Ted Nugent is Still Crazy After All These Years

News & Politics
This post, written by Howie Klein, originally appeared on Down With Tyranny!

There were always two distinct groups of people interested in the 60s "drug culture." For some, pot, mescaline and LSD and the socio-political subculture that thrived around them were experiences in consciousness-raising, quests for enlightenment and spirituality, escapes from the dark tyranny that had enveloped America in the stultifying McCarthyite 50s. And then there were the mindless, soulless creeps who read about it all in Time, glommed on to what seemed to be happening and never had any clue about any of it whatsoever.

Ted Nugent was one of those behind Door # 2. He has always tried to portray himself and his musical output as part of the creative cultural explosion that included The Doors, Jimi Hendrix, Janis Joplin, The Dead, Jefferson Airplane, The Byrds, Cream, The Who, Pink Floyd... He wasn't... ever. Nugent had his own fans and he may mock the "dirty, stinky hippies" to his Republican pals today but the unpleasant smells Nugent is complaining about are far more likely to have emanated from the kind of crude and unwashed louts who were enthusiastic about his own high-volume/low-consciousness, uninspired commercial pap. In the 60s I booked every single musical artist mentioned above to play a concert at my college-- except one: Ted Nugent. Even though his 60s band, the Amboy Dukes, tried to capitalize on the drug culture, he was never taken seriously by anyone with more than a two-digit IQ. (To this day Nugent claims he never knew Journey to the Center of the Mind was about drugs.)

The most right wing of the quasi-respectible, neo-fascist propaganda sheets, the editorial page of the Wall Street Journal, has decided to celebrate Independence Day by inviting the washed up rocker to pen a story about dirty, stinky hippies. Before I go through Nugent's latest raging insanity with you, let me make a disclaimer. When I was part of senior management at Warner Bros-- a divisional president-- many of my colleagues were repulsed by Nugent's bombastic music, bad attitude and reactionary politics. By then he was part of a latter-day hair band called Damn Yankees. There was always a drumbeat of people who wanted to drop them. I wasn't among them. Well, I was among those who found his music, etc. beneath contempt, but my feeling was always that our duty to the company's shareholders, the owners, had to transcend our own sense of taste. Damn Yankees had two commercially successful albums, the 1990 eponymous debut and the less successful Don't Tread. They both sucked but there is always a market for music that sucks and Warner Bros was more famous for music that didn't suck.
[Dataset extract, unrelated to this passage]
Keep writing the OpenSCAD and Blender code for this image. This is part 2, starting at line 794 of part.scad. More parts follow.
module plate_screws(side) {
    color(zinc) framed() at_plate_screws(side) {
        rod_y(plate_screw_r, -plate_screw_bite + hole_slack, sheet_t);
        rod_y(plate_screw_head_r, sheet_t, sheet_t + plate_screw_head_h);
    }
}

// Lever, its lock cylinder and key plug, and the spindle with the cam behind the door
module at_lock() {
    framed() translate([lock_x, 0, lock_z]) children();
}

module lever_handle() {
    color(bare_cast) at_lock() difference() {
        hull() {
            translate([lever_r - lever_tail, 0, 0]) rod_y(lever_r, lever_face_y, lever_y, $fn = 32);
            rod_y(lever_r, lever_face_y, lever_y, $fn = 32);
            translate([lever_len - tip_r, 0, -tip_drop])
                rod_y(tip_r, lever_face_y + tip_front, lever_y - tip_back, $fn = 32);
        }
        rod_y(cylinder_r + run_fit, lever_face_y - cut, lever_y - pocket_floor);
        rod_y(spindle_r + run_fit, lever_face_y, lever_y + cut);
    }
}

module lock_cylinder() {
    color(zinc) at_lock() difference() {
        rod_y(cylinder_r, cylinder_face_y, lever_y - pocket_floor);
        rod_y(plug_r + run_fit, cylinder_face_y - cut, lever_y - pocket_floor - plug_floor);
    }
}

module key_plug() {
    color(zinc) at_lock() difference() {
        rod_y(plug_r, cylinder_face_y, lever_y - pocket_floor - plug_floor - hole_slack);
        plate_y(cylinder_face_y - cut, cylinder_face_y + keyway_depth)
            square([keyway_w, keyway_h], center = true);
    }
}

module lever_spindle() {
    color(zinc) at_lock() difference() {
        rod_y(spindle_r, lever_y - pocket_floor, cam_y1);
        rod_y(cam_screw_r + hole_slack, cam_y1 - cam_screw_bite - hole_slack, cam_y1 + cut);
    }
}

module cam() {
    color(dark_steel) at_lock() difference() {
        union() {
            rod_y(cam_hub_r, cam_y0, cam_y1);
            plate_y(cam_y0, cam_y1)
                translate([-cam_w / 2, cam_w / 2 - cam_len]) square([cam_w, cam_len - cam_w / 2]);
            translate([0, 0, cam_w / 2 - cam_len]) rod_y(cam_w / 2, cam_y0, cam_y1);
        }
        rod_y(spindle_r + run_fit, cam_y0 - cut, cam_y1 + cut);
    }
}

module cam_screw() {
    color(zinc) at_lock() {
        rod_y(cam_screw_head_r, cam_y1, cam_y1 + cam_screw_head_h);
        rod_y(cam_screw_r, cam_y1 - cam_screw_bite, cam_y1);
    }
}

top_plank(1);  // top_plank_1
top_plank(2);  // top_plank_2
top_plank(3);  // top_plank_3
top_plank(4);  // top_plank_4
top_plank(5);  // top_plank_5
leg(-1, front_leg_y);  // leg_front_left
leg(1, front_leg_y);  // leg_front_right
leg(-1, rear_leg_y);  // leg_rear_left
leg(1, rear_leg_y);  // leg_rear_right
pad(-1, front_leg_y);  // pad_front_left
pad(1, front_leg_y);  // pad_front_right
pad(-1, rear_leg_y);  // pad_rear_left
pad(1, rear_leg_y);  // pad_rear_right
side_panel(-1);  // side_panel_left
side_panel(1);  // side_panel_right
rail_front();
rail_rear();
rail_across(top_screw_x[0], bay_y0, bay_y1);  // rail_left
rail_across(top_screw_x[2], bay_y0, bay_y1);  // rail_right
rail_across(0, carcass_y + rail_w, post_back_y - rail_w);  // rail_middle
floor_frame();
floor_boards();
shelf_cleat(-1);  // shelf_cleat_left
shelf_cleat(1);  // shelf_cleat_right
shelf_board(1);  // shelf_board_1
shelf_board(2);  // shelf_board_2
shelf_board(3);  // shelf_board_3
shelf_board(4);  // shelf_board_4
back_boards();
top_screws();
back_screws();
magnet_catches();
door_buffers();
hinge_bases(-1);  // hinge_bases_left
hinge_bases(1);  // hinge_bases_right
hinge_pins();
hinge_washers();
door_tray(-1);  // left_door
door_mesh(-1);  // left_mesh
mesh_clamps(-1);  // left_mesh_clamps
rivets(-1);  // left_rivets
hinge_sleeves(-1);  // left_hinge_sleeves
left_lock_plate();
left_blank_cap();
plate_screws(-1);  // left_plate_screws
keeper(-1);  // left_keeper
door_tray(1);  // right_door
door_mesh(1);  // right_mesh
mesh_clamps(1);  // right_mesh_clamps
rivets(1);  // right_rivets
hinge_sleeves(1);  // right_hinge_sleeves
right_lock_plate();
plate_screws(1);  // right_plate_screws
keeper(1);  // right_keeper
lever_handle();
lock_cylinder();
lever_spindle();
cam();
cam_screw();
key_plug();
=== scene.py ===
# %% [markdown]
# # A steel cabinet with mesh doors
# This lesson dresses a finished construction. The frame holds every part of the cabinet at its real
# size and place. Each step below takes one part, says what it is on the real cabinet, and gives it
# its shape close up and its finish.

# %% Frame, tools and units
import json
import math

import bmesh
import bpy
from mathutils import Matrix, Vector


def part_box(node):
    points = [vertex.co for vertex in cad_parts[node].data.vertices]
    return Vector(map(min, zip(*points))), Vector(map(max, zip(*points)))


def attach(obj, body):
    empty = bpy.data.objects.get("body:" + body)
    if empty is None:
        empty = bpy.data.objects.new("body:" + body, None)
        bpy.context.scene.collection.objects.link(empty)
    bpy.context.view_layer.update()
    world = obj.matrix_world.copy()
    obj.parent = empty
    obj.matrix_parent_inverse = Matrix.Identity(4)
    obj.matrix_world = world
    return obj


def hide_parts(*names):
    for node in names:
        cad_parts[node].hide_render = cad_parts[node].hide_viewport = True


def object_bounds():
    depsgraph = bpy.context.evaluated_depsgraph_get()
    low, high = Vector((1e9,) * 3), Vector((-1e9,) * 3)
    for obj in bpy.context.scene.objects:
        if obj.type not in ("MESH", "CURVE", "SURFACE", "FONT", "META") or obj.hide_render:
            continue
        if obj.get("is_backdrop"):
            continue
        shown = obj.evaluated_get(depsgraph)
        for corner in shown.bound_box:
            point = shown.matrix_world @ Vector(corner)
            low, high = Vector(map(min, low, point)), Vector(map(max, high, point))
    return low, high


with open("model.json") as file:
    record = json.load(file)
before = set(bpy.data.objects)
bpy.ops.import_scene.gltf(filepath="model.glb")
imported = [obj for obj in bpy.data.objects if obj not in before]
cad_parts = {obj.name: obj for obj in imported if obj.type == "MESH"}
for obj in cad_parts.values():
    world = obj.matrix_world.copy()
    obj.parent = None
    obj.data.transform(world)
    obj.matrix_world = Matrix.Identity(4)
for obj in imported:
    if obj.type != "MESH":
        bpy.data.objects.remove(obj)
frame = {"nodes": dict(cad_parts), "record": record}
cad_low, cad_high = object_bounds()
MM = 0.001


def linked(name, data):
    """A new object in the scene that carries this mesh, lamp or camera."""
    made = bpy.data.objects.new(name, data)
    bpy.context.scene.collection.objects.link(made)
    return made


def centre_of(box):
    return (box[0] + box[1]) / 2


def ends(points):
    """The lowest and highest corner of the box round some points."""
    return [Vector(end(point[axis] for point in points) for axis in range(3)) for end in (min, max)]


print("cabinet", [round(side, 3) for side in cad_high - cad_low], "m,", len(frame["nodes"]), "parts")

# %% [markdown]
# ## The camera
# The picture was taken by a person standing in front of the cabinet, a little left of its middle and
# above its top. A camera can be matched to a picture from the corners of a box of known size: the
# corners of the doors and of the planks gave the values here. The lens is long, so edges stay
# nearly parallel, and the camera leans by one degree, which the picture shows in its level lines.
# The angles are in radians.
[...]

In 1967 my friend Bob and I decided to hitchhike from New York to Mexico City. It was a wild, adventurous journey for two teenagers and after Mexico we wound up in San Francisco, in the midst of what is commonly called "The Summer of Love" and what Nugent has dubbed "The Summer of Drugs." I was way into the love part, too broke-- having been robbed of everything but the clothes on my back at the Alamo-- to get much into the drugs part. Nugent's typical publicity-craving outburst today was brought on by the 40th anniversary of the Summer of Love.